Though it is unclear what the majority of the congregation thought of Bellamy, it could not have been an easy decision for him. In his four years at Bethany Church, he had baptized the young, comforted the sick, buried the dead, consoled the bereaved, and soothed many a troubled soul. He had found a new home for the congregation when the old neighborhood tilted too Catholic, and he had gotten a new church built. With that kind of investment, it could not have been a trouble-free resignation. At the same time, though, leaving the pastorate seems to have been a relief and a release for Bellamy. He had been restive in the ministry for some time—weary of shepherding a flock and keen to test himself in a broader sphere. Now, though, he was unemployed with a wife and two sons to support and a new house half-built.

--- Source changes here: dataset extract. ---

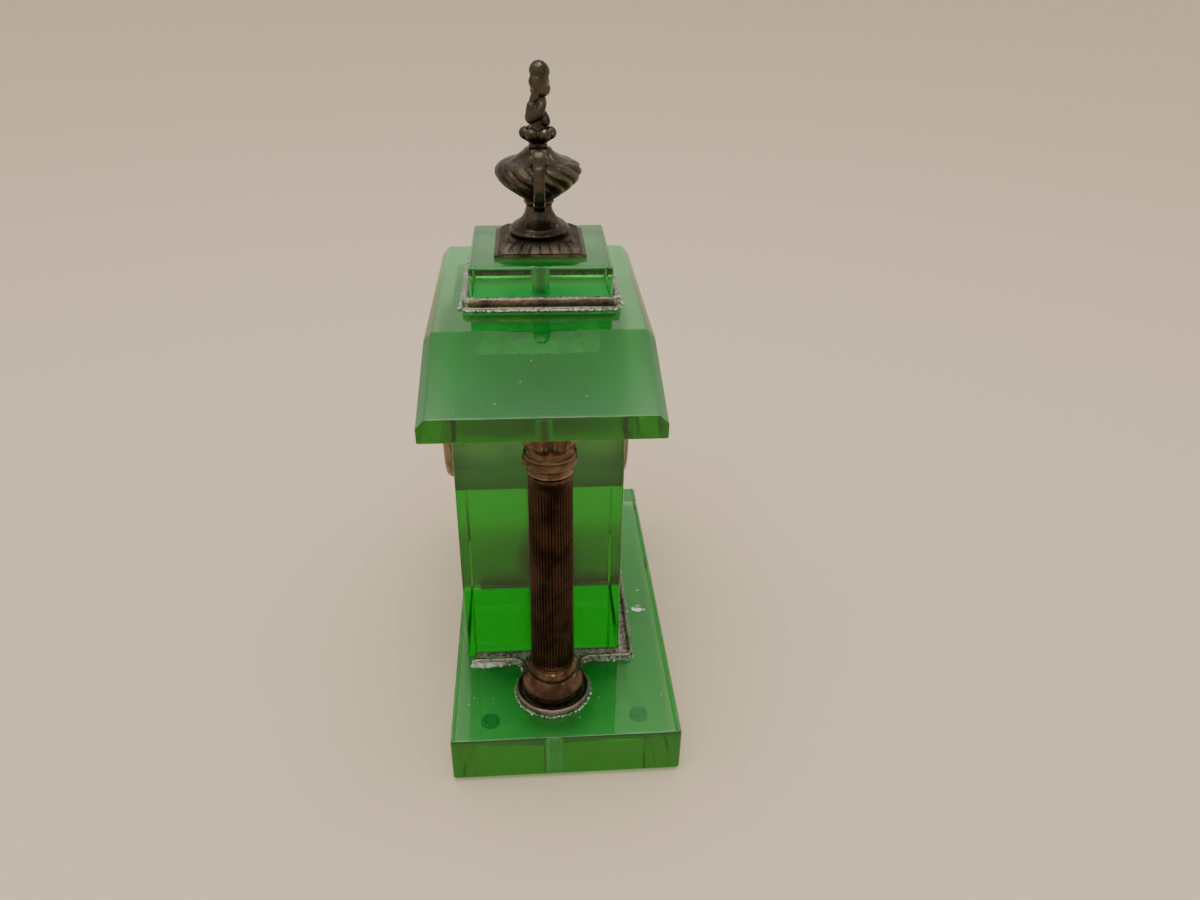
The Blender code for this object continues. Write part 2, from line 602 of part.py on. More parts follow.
def make_centre_train():
    """The arbor that carries the minute hand turns once an hour."""
    centre = arbor("centre_arbor", 0.0012, -0.0019, BACK_PLATE + 0.0012, CENTRE)
    combine(centre, toothed("cannon_pinion", CANNON_TIP, 12, 0.0009, 0.0049, CENTRE, STEEL), "UNION")
    combine(centre, toothed("centre_pinion", CENTRE_PINION_TIP, 8, 0.0110, 0.0215, CENTRE, STEEL), "UNION")
    windows = arms(0.0030, 0.0098, 4)
    toothed("centre_wheel", CENTRE_WHEEL_TIP, 40, 0.0010, 0.0115, CENTRE, BRASS, 0.0015, windows)
    nut = [(0, 0.0012), (0.0014, 0.0010), (0.0020, 0.0), (0, 0)]
    turned("hand_nut", nut, BRASS, in_movement(CENTRE, -0.0022), FACING_FRONT, 16)

    hour = toothed("hour_pipe", 0.0090, 32, 0.0008, 0.0035, CENTRE, BRASS, 0.0024)
    pipe = tube("hour_sleeve", 0.0029, 0.0020, 0.0040, BRASS, in_movement(CENTRE, 0.0036), FACING_FRONT, 16)
    combine(hour, pipe, "UNION")

    motion = toothed("minute_wheel", MINUTE_WHEEL_TIP, 36, 0.0008, 0.0049, MOTION, BRASS)
    combine(motion, toothed("minute_pinion", MINUTE_PINION_TIP, 8, 0.0018, 0.0040, MOTION, BRASS), "UNION")


def make_barrel():
    """The mainspring's drum turns on the winding arbor, whose square shows through the dial."""
    front, back, radius, wall = 0.0130, 0.0265, 0.0122, 0.0010
    depth = back - front
    bore = 0.0019
    drum = tube("barrel", radius, radius - wall, depth, BRASS, in_movement(BARREL, back), FACING_FRONT, 24)
    outlines = [gear(BARREL_TIP, 45), circle(bore, steps=12)]
    rim_place = in_movement(BARREL, back - 0.0007)
    combine(drum, plate("barrel_teeth", outlines, 0.0015, BRASS, rim_place, FACING_FRONT), "UNION")
    cover_place = in_movement(BARREL, front + 0.0009)
    tube("barrel_cover", radius - wall - GAP, bore, wall, BRASS, cover_place, FACING_FRONT, 24)
    make_mainspring(front + 0.0016, back - 0.0016, radius - wall - 0.0006)

    winding = arbor("winding_arbor", 0.0015, 0.0030, BACK_PLATE + 0.0012, BARREL)
    key_square = box("winding_square", (0.0024, 0.0046, 0.0024), in_movement(BARREL, 0.0012), STEEL)
    combine(winding, key_square, "UNION")


def make_mainspring(front, back, outer):
    """A flat steel strip wound round the barrel's arbor."""
    turns, inner, strip, per_turn = 5, 0.0034, 0.0003, 12
    count = turns * per_turn
    inside, outside = [], []
    for step in range(count + 1):
        radius = inner + (outer - inner) * step / count
        inside.append(polar(radius - strip, 360 * step / per_turn))
        outside.append(polar(radius, 360 * step / per_turn))
    outline = inside + outside[::-1]
    width = back - front
    plate("mainspring", [outline], width, STEEL, in_movement(BARREL, (front + back) / 2), FACING_FRONT)


def make_escapement():
    """Third wheel, escape wheel and balance, each on its own arbor between the plates."""
    first, last = FRONT_PLATE + 0.0006, BACK_PLATE + 0.0010
    third = arbor("third_wheel", 0.0008, first, last, THIRD)
    windows = arms(0.0022, 0.0078, 4)
    combine(third, toothed("third_rim", THIRD_TIP, 28, 0.0009, 0.0190, THIRD, BRASS, None, windows), "UNION")
    combine(third, toothed("third_pinion", THIRD_PINION_TIP, 8, 0.0034, 0.0115, THIRD, STEEL, None), "UNION")
    escape = arbor("escape_wheel", 0.0008, first, last, ESCAPE)
    combine(escape, toothed("escape_rim", ESCAPE_TIP, 15, 0.0008, 0.0240, ESCAPE, BRASS), "UNION")
    combine(escape, toothed("escape_pinion", ESCAPE_PINION_TIP, 7, 0.0040, 0.0190, ESCAPE, STEEL), "UNION")
    staff = arbor("balance", 0.0008, first, last, BALANCE)
    rim = [circle(0.0080, steps=32), *arms(0.0022, 0.0066, 2, 12)]
    wheel = plate("balance_rim", rim, 0.0014, BRASS, in_movement(BALANCE, 0.0280), FACING_FRONT)
    combine(staff, wheel, "UNION")


make_base()
make_body()
make_roof()
make_base_rail()
make_gallery()
make_column("right_column", COLUMN_X)
make_column("left_column", -COLUMN_X)
make_finial()
make_opening("front", BODY_FRONT, 0, 0.0020, 0.0040, glazed=True)
make_opening("back", BODY_BACK, math.pi, 0.0012, 0.0020, glazed=False)
make_drum()
make_dial()
make_hands()
make_plates()
make_centre_train()
make_barrel()
make_escapement()

for item in CLOCK.objects:
    item.data.shade_smooth()
    item.data.set_sharp_from_angle(angle=math.radians(35))
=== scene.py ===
import json
import math
import random

import bmesh
import bpy
from mathutils import Matrix, Vector, noise


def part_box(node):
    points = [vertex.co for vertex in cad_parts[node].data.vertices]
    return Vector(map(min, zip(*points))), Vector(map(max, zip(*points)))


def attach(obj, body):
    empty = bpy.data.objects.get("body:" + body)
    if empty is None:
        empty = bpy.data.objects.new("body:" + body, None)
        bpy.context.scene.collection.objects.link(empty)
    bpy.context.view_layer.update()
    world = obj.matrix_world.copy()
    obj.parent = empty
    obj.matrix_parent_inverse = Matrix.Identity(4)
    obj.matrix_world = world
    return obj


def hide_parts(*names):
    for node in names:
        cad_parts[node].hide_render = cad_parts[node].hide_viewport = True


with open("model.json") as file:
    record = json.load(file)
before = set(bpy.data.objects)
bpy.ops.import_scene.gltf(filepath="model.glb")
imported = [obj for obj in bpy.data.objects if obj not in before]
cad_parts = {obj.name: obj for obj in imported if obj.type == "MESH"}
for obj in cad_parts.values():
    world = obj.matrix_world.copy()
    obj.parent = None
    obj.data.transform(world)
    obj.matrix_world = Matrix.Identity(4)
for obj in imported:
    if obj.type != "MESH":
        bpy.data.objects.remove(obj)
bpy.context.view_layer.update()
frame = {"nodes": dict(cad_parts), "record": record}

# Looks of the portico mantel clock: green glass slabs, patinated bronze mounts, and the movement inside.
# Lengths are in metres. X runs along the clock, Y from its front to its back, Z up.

random.seed(11)

MM = 0.001
THROUGH = 10 * MM  # how far a drill's path runs past the glass
STUD_HOLE = 4.5 * MM  # radius of the hole for the finial's stud
ROOF_FLAT = 61.7 * MM  # half the length of the roof's level top
ROOF_END = 11.5 * MM  # height of the roof's end faces


def clamp(value):
    return min(max(value, 0.0), 1.0)


def in_mm(points):
    return [(first * MM, second * MM) for first, second in points]


# ---- places, all read from the frame


def middle(node):
    low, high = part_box(node)
    return (Vector(low) + Vector(high)) / 2


def extent(node):
    low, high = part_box(node)
    return Vector(high) - Vector(low)


def bottom(node):
    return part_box(node)[0][2]


def top(node):
    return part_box(node)[1][2]


CLOCK = middle("movement_drum")
CREST_Y = middle("top_block").y
COLUMN_Y = middle("right_column_shaft").y
COLUMN_X = middle("right_column_shaft").x
BASE_TOP = top("base_slab")
ROOF_TOP = top("roof_slab")


# ---- node materials


class Nodes:
    """A material with its Principled shader, and short names for the nodes that feed it."""

    def __init__(self, name):
        self.material = bpy.data.materials.new(name)
        self.material.use_nodes = True
        self.tree = self.material.node_tree
        self.shader = self.tree.nodes["Principled BSDF"]
        self.output = self.tree.nodes["Material Output"]
        self.place = self.tree.nodes.new("ShaderNodeTexCoord").outputs["Object"]

    def link(self, source, target):
        self.tree.links.new(source, target)

    def feed(self, socket, value):
        """Links a socket to its input, or sets a plain number or colour on it."""
        if isinstance(value, bpy.types.NodeSocket):
            self.link(value, socket)
        elif isinstance(value, tuple) and len(value) == 3 and socket.type == "RGBA":
            socket.default_value = (*value, 1.0)
        else:
            socket.default_value = value

    def set(self, **values):
        for name, value in values.items():
            self.feed(self.shader.inputs[name.replace("_", " ")], value)

    def noise(self, size, detail=3.0, rough=0.55, stretch=(1, 1, 1)):
        """Noise whose features are about size metres wide, from 0 to 1."""
        made = self.tree.nodes.new("ShaderNodeTexNoise")
        made.inputs["Scale"].default_value = 1.0 / size
        made.inputs["Detail"].default_value = detail
        made.inputs["Roughness"].default_value = rough
        place = self.place
        if stretch != (1, 1, 1):
            scaled = self.tree.nodes.new("ShaderNodeMapping")
            scaled.inputs["Scale"].default_value = stretch
            self.link(place, scaled.inputs["Vector"])
            place = scaled.outputs["Vector"]
        self.link(place, made.inputs["Vector"])
        return made.outputs["Fac"]

    def ramp(self, value, low, high, from_value=0.0, to_value=1.0):
        made = self.tree.nodes.new("ShaderNodeMapRange")
        made.interpolation_type = "SMOOTHSTEP"
        self.feed(made.inputs["Value"], value)
        names = ("From Min", "From Max", "To Min", "To Max")
        for name, number in zip(names, (low, high, from_value, to_value)):
            made.inputs[name].default_value = number
        return made.outputs["Result"]

    def math(self, operation, first, second):
        made = self.tree.nodes.new("ShaderNodeMath")
        made.operation = operation
        self.feed(made.inputs[0], first)
        self.feed(made.inputs[1], second)
        return made.outputs[0]

    def mix(self, share, first, second):
        """A blend of two colours."""
        made = self.tree.nodes.new("ShaderNodeMix")
        made.data_type = "RGBA"
        self.feed(made.inputs["Factor"], share)
        self.feed(made.inputs["A"], first)
        self.feed(made.inputs["B"], second)
        return next(out for out in made.outputs if out.type == "RGBA")

    def edges(self, low, high):
        """1 on convex edges and 0 in hollows."""
        made = self.tree.nodes.new("ShaderNodeNewGeometry")
        return self.ramp(made.outputs["Pointiness"], low, high)

    def attribute(self, name):
        made = self.tree.nodes.new("ShaderNodeAttribute")
        made.attribute_name = name
        return made.outputs["Fac"]

    def bump(self, height, depth, strength):
        made = self.tree.nodes.new("ShaderNodeBump")
        made.inputs["Distance"].default_value = depth
        made.inputs["Strength"].default_value = strength
        self.link(height, made.inputs["Height"])
        self.link(made.outputs["Normal"], self.shader.inputs["Normal"])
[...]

He was not long out of a job. Daniel Ford, a member of the Dearborn Street Church who had followed Bellamy to Bethany because he was sympathetic to the minister’s philosophical beliefs and his oratory, offered him a job at the Youth’s Companion. He saw talent, pluck, and practical energy in the raw-boned preacher from western New York. He had witnessed Bellamy get the new church built, he had heard his homilies and read his essays. And Ford had seen Bellamy hold his ground with the hidebound church hierarchy, even though it cost him his livelihood. He wanted to help Bellamy, and Ford, the hardheaded businessman, saw something in Bellamy he believed could help him.
As Bellamy moved on to the world of journalism, he took with him his passion for social justice and love of America; the ability to work within the confines of a structured institution (like the church) and get things done; and a great intellectual energy. He was committed to restoring American “principles” and “ideals” and would apply these considerable skills to that task.